Наступила осень, то есть время возвращаться в Аризону, но Вэс и я хотели остаться в Висконсине подольше. Нам нравилось здесь, но миссис Райт, любившая сухой воздух пустыни, всегда торопилась в Западный Талиесин. Быть может, кампус среди пустыни был дороже ей, так как он был построен Райтом вместе с нею, в 1934 году, и там не было воспоминаний ни о трагической смерти миссис Чинней, ни о гибели ее собственной дочери Светланы. Талиесин в Висконсине, столь красивый, но также и более мрачный, угнетал ее. Она была склонна к подозрениям, страхам и мрачным мыслям о пожарах.

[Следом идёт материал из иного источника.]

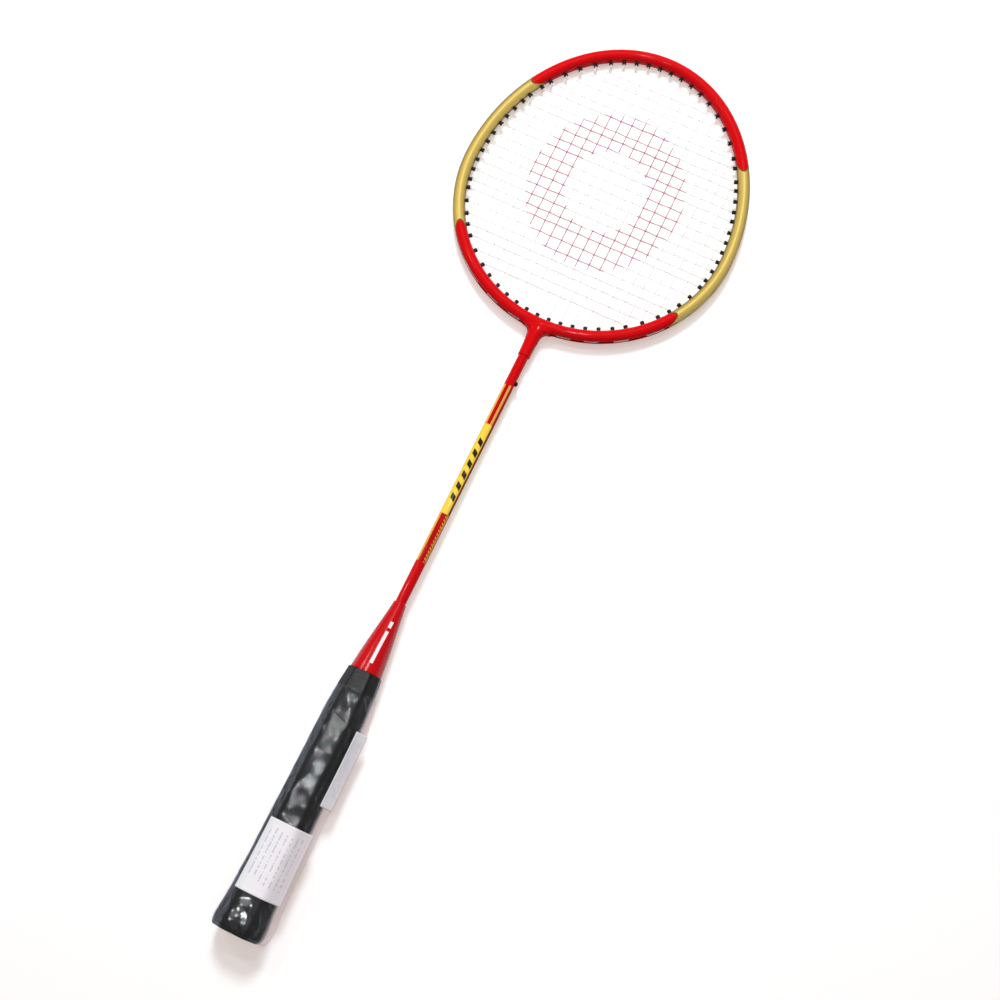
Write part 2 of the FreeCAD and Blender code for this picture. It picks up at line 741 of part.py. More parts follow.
def make_cone():
    body = new_body("cone")
    sketch = body_sketch(body, "cone_sketch", "XY_Plane")
    bore_radius = "(dims.shaft_diameter + dims.shaft_gap) / 2"
    neck_radius = "(dims.neck_diameter + dims.shaft_gap) / 2"
    base = "dims.cone_base_diameter / 2"
    tip = "dims.cone_tip_diameter / 2"
    length = "(dims.cone_end - dims.cone_shoulder)"
    rise = "(%s - %s)" % (base, tip)
    polygon(sketch, (
        (neck_radius, "dims.cone_start"),
        ("dims.cone_root_diameter / 2", "dims.cone_start"),
        ("dims.cone_root_diameter / 2", "dims.cone_shoulder + 0.1"),
        (base, "dims.cone_shoulder + 0.1"),
        ("%s - 0.09 * %s" % (base, rise), "dims.cone_shoulder + 0.13 * %s" % length),
        ("%s + 0.09 * %s" % (tip, rise), "dims.cone_end - 0.11 * %s" % length),
        (tip, "dims.cone_end - 1.5"),
        ("%s - 0.5" % tip, "dims.cone_end"),
        (bore_radius, "dims.cone_end"),
        (bore_radius, "dims.neck_end + 5"),
        (neck_radius, "dims.neck_end + 0.5"),
    ))
    turn = body.newObject("PartDesign::Revolution", "cone_turned")
    turn.Profile = sketch
    turn.ReferenceAxis = (sketch, ["V_Axis"])
    turn.Angle = 360
    return body


def make_handle():
    body = new_body("handle")
    octagon_loft(body, "handle_blank", "PartDesign::AdditiveLoft",
                 [name for name, *_ in GRIP_STATIONS[:-1]], "-dims.tape_thickness")
    neck = body_sketch(body, "neck_sketch", "XZ_Plane", "dims.grip_shoulder_station - 1")
    circle(neck, "dims.neck_diameter")
    pad(body, "handle_neck", neck, "dims.neck_end - dims.grip_shoulder_station + 1")
    bore(body, "handle_bore", "dims.neck_end", "dims.shaft_diameter + dims.shaft_gap",
         "dims.neck_end - dims.shaft_start + 1")
    return body


def make_grip_tape():
    body = new_body("grip_tape")
    names = [name for name, *_ in GRIP_STATIONS]
    octagon_loft(body, "tape_outside", "PartDesign::AdditiveLoft", names, "0 * dims.lap_gap")
    doc.recompute()
    inner = "dims.lap_gap - dims.tape_thickness"
    octagon_loft(body, "tape_inside", "PartDesign::SubtractiveLoft", names[:-1], inner)
    doc.recompute()
    root = body_sketch(body, "tape_root_sketch", "XZ_Plane", "dims.grip_top_station + 0.5")
    circle(root, "dims.cone_root_diameter + 2 * dims.lap_gap")
    sleeve = body.newObject("PartDesign::Pocket", "tape_root")
    sleeve.Profile = root
    sleeve.Reversed = True
    bind(sleeve, Length="dims.grip_top_station - dims.cone_start + 1")
    return body


def make_closing_tape():
    """A short band over the grip tape's top end."""
    body = new_body("closing_tape")
    octagon_loft(body, "band_outside", "PartDesign::AdditiveLoft", ("shoulder", "top"),
                 "dims.lap_gap + dims.closing_thickness")
    doc.recompute()
    octagon_loft(body, "band_inside", "PartDesign::SubtractiveLoft", ("shoulder", "top"), "dims.lap_gap")
    return body


def finned_octagon(station, growth, edge):
    """The grip's octagon, grown, with the sleeve's flat fin on its right side."""
    width = "dims.grip_%s_width" % station
    corners = octagon("%s + 2 * (%s)" % (width, growth), "dims.grip_%s_depth + 2 * (%s)" % (station, growth))
    fin = "%s / 2 + dims.fin_reach + %s" % (width, edge)
    return corners[:2] + ((fin, edge), (fin, "-" + edge)) + corners[2:]


def make_grip_film():
    """A clear sleeve that was pressed flat, so it stands off the grip in a fin on the right."""
    body = new_body("grip_film")
    for name, kind, growth, edge in (
            ("film_outside", "PartDesign::AdditiveLoft", "dims.film_gap + dims.film_thickness", "dims.fin_edge"),
            ("film_inside", "PartDesign::SubtractiveLoft", "dims.film_gap", "dims.fin_edge / 4")):
        sketches = []
        for station, *_ in GRIP_STATIONS[:-1]:
            sketch = body_sketch(body, "%s_%s" % (name, station), "XZ_Plane", "dims.grip_%s_station" % station)
            polygon(sketch, finned_octagon(station, growth, edge))
            sketches.append(sketch)
        loft(body, name, kind, sketches)
        doc.recompute()
    return body


def make_butt_cap():
    body = new_body("butt_cap")
    sketches = []
    for name, station, inset in (("rim", "dims.cap_thickness - 0.05", "0 * dims.lap_gap"),
                                 ("edge", "dims.cap_thickness / 2", "0.2"),
                                 ("face", "0 * dims.lap_gap", "1.6")):
        sketch = body_sketch(body, "cap_" + name, "XZ_Plane", station)
        polygon(sketch, octagon("dims.grip_butt_width - 2 * (%s)" % inset,
                                "dims.grip_butt_depth - 2 * (%s)" % inset))
        sketches.append(sketch)
    loft(body, "cap_blank", "PartDesign::AdditiveLoft", sketches)
    return body


def staple_shape(gap):
    """Both staples: a crown across and two legs into the wood, set along Z."""
    radius = dim("staple_wire") / 2 + gap
    depth = dim("staple_wire") / 2 + 0.15
    half_crown = dim("staple_crown") / 2
    staples = []
    for side in (-1, 1):
        height = side * dim("staple_spacing") / 2
        crown = Part.makeCylinder(radius, 2 * half_crown, Vector(-half_crown, depth, height), Vector(1, 0, 0))
        staple = crown
        for end in (-half_crown, half_crown):
            foot = Vector(end, depth, height)
            leg = Part.makeCylinder(radius, dim("staple_leg") + gap, foot, Vector(0, 1, 0))
            staple = staple.fuse([leg, Part.makeSphere(radius, foot)])
        staples.append(staple.removeSplitter())
    return Part.makeCompound(staples)


def drilled_for_staples(name, blank):
    """The blank body minus room for the staples."""
    tool = shape_feature(name + "_staple_room", staple_shape(0.05))
    blank.Label = name + "_blank"
    return cut(name, blank, [tool])


def label_outline(width, depth, grow):
    """A strip over half the left bevel, the top, the right bevel and some of the fin: outside, then inside."""
    corner = "dims.corner_ratio * (%s)" % depth

    def edge(growth):
        half_width = "((%s) / 2 + (%s))" % (width, growth)
        half_depth = "((%s) / 2 + (%s))" % (depth, growth)
        cut_length = "(%s + 0.586 * (%s))" % (corner, growth)
        inner_width = "(%s - %s)" % (half_width, cut_length)
        return [
            ("%s + dims.label_reach" % half_width, "%s - %s - dims.label_reach" % (half_depth, cut_length)),
            (inner_width, half_depth),
            ("-" + inner_width, half_depth),
            ("-(%s + %s / 2)" % (inner_width, cut_length), "%s - %s / 2" % (half_depth, cut_length)),
        ]

    return edge(grow) + edge("0 * dims.lap_gap")[::-1]


def make_front_label():
    body = new_body("front_label")
    sketches = []
    for name, station, place in (("lower", "dims.label_start", "lower"), ("upper", "dims.label_end", "upper")):
        sketch = body_sketch(body, "label_" + name, "XZ_Plane", station)
        polygon(sketch, label_outline("dims.label_%s_width" % place, "dims.label_%s_depth" % place,
                                      "dims.label_thickness"))
        sketches.append(sketch)
    loft(body, "label_strip", "PartDesign::AdditiveLoft", sketches)
    return body


def make_side_label():
    """A flat strip along the sleeve's right side, over the end of the bevel and the top of the fin."""
    strip = doc.addObject("Part::Box", "side_label")
    bind(strip, Length="dims.side_label_width", Width="dims.side_label_length", Height="dims.label_thickness")
    growth = dim("film_gap") + dim("film_thickness") + 0.1
    half_width = dim("grip_hand_width") / 2 + growth
    half_depth = dim("grip_hand_depth") / 2 + growth
    corner_height = half_depth * (1 - 2 * dim("corner_ratio"))
    overlap = dim("side_label_overlap")
    start = Vector(half_width - overlap, dim("side_label_start"), corner_height + overlap)
    strip.Placement = Placement(start, Rotation(Vector(0, 1, 0), 45))
    strip.Label = "side_label"
    return strip


# ---------------------------------------------------------------- assembly

def make_strings_and_grommets(holes):
    height = string_height()
    main_ties = (neighbour_tie(holes, ("main", -MAIN_PAIRS, "top"), "cross"),
                 neighbour_tie(holes, ("main", MAIN_PAIRS - 1, "top"), "cross"))
    cross_ties = (neighbour_tie(holes, ("cross", 0, "right"), "main"),
                  neighbour_tie(holes, ("cross", CROSSES - 1, "left"), "main"))
    parts = [
        make_string("main_string", main_stops(holes), main_ties, height),
        make_string("cross_string", cross_stops(holes), cross_ties, -height),
        make_knots([(tie, height) for tie in main_ties] + [(tie, -height) for tie in cross_ties]),
    ]
    for name, group in sort_grommets(holes, main_ties + cross_ties).items():
        parts.append(make_grommets(name, group))
    return parts


def make_parts():
    holes = all_holes()
    parts = [
        make_head_frame(holes),
        make_t_joint(holes),
        make_stem_pin(),
        make_shaft(),
        make_cone(),
        drilled_for_staples("handle", make_handle()),
        drilled_for_staples("butt_cap", make_butt_cap()),
        shape_feature("butt_staples", staple_shape(0.0)),
        make_grip_tape(),
        make_closing_tape(),
        make_grip_film(),
        make_front_label(),
        make_side_label(),
    ]
    return parts + make_strings_and_grommets(holes)


def check_document(parts):
    for obj in doc.Objects:
        if "Invalid" in obj.State or "Error" in obj.State:
            raise RuntimeError("%s failed: %s" % (obj.Label, obj.State))
    for part in parts:
        if part.Shape.isNull() or not part.Shape.isValid() or not part.Shape.Solids:
            raise RuntimeError("%s has no valid solid" % part.Label)


def write_parts(parts):
    os.makedirs("parts", exist_ok=True)
    for part in parts:
        part.Shape.exportStep(os.path.join("parts", part.Label + ".step"))
        box = part.Shape.BoundBox
        print("%-18s %3d solid(s) %10.1f mm3  X %.1f..%.1f  Y %.1f..%.1f  Z %.1f..%.1f" % (
            part.Label, len(part.Shape.Solids), part.Shape.Volume,
            box.XMin, box.XMax, box.YMin, box.YMax, box.ZMin, box.ZMax))


fill_sheet()
made = make_parts()
doc.recompute()
check_document(made)
write_parts(made)
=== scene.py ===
"""Badminton racket: finishes and fine pieces of a strung racket, built round its packed construction.

Frame: metres, origin at the centre of the butt end, +Y along the axis to the hoop's tip,
+X across the string bed, +Z square to it. The string bed lies in the plane Z = 0.
"""
import functools
import itertools
import math

import bmesh
import bpy
import numpy as np
from bpy.props import FloatProperty, FloatVectorProperty, PointerProperty
from mathutils import Matrix, Vector, noise


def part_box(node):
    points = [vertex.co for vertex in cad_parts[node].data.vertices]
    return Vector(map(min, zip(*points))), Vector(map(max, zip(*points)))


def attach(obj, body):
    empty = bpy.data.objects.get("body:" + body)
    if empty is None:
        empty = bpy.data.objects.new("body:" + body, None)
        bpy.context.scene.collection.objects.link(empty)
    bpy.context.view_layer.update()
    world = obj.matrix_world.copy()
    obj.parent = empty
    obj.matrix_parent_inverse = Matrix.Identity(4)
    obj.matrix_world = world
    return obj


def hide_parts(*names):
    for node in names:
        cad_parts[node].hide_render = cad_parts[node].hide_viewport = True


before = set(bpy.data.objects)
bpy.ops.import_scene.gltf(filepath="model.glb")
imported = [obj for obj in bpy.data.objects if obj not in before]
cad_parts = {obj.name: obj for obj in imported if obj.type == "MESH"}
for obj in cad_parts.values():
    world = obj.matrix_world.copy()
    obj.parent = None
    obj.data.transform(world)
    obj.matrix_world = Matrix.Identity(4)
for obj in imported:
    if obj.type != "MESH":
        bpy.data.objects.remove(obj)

bl_info = {
    "name": "Badminton racket",
    "version": (1, 0, 0),
    "blender": (4, 5, 0),
    "location": "View3D > Sidebar > Racket",
    "description": "Builds the finishes and the fine pieces of a strung badminton racket",
    "category": "Object",
}

bpy.context.view_layer.update()
MM = 0.001
MAIN_PAIRS = 11
CROSSES = 23
TUBE_SIDES = 8
CORNER_RATIO = 0.27
CORNER_SHARPNESS = 34.0
FIN_DROOP = -1.2 * MM
BAND_MIDDLE = 550 * MM
WHITE_PRINT = (0.88, 0.87, 0.86)

CAMERA_PLACE = (0.1305, 0.0881, 0.9221)
CAMERA_VIEW = (-0.1063, 0.2409, -0.9647)
CAMERA_LENS = 51.84
CAMERA_SENSOR = 36.0
HEAD_AIM = (0, 0.55, 0)
MIDDLE_AIM = (0, 0.35, 0)
GRIP_AIM = (0, 0.12, 0)
FLOOR_HALF = 12.0

# Grip stations in millimetres: distance from the butt, width (X), depth (Z).
GRIP_STATIONS = (
    (2.0, 31.8, 29.4),
    (5.5, 33.2, 30.8),
    (22.0, 30.2, 27.8),
    (45.0, 28.7, 26.4),
    (85.0, 27.6, 25.3),
    (148.0, 26.6, 24.4),
    (163.0, 24.6, 23.2),
    (177.0, 21.7, 21.6),
)


# ---------------------------------------------------------------- properties

def length(name, description, millimetres):
    return FloatProperty(name=name, description=description, default=millimetres * MM,
                         min=0.0, precision=5, unit="LENGTH")


def angle(name, description, degrees):
    return FloatProperty(name=name, description=description, default=math.radians(degrees),
                         subtype="ANGLE", unit="ROTATION")


def colour(name, description, red, green, blue):
    return FloatVectorProperty(name=name, description=description, default=(red, green, blue),
                               size=3, min=0.0, max=1.0, subtype="COLOR")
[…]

Перед отъездом она позвала меня «поговорить», и я пошла с упавшим сердцем. Я знала, что это не будет приятный разговор. Она спросила меня прямо, в упор: что именно мне здесь, в Товариществе, так не нравилось? Это был трудный вопрос. Мне не нравились самые основы. Я предпочла молчать. Но ей очень хотелось, чтобы я была в согласии с ней; чтобы я приняла все как есть; чтобы я подчинилась ей, как все остальные; чтобы я, наконец, принадлежала Талиесину. Она знала, как объезжать упрямых лошадей — куда более сильных, — у нее была долголетняя практика в этом. Но она говорила со мной тепло, стараясь заглянуть в мое сердце, пытаясь выиграть мягкостью.
Мне было плохо, тяжко, безнадежно. Я не могла «сыграть» любовь к ней, ни дать ей ту преданность, которую ей так хотелось получить. Но мне нужен был покой, и я уверяла ее — вполне искренне, — что «все будет хорошо», не зная вполне, что это означало. Тогда она вдруг взяла меня за обе руки и притянула к себе, так близко, что не оставалось места между нами: я попыталась ослабить ее хватку, отступить чуть-чуть назад, но она крепко держала мои запястья и стала пристально смотреть мне в глаза, не давая мне отвести их; потом начала дышать глубоко, медленно и ритмично, вперяясь в меня взглядом Я потеряла всякое чувство воли и стояла, как парализованная. Холодной волной поднялся внутри страх, и я не могла двигаться. После минуты напряжения я расплакалась, мои руки все еще были у нее в руках. И тут я сделаланечто такое, чего я никогда бы не сделала по своей воле я несколько раз поцеловала ее руки. Только тогда она отпустила меня. Она была довольна.
«Такие моменты никогда не забываются», — сказала она медленно, со значением. Я попрощалась, как ребенок, утерла слезы руками и ушла. Дома, все еще плача и содрогаясь от происшедшего, я говорила мужу, что больше никогда, никогда не останусь с миссис Райт наедине, потому что под ее гипнотическим взглядом я могу согласиться Бог знает на что. Я дрожала и плакала, теряя контроль над собою, боясь разговаривать. Вэс оставался невозмутимым, в своей каменной манере, и сказал, что все это моя сплошная фантазия: «Миссис Райт любит тебя, а ты не способна ответить ей любовью на любовь. Она очень огорчена этим. Она любит всех, как мать».
Увы, я была знакома уже с «любовью» духовных гуру и всяких духовных пастырей, делающих своих последователей слепыми рабами. Я не оставила СССР, чтобы попасть в лапы еще одного «духовного вождя», здесь в Америке.
«Тогда, значит, ты совершенно не поняла этого места, — печально заключил Вэс. — Жить в Талиесине — это большая привилегия, это наилучший образ жизни. Я думал, что нашим браком я дал тебе эту привилегию. Я не знаю, каково будет наше будущее. Ты не можешь жить на ферме, потому что ты должна жить там, где твой муж. Ты должна найти какой-то способ приспособиться». И с этими словами он ушел в свою контору, потому что у него не было времени на семейные дела.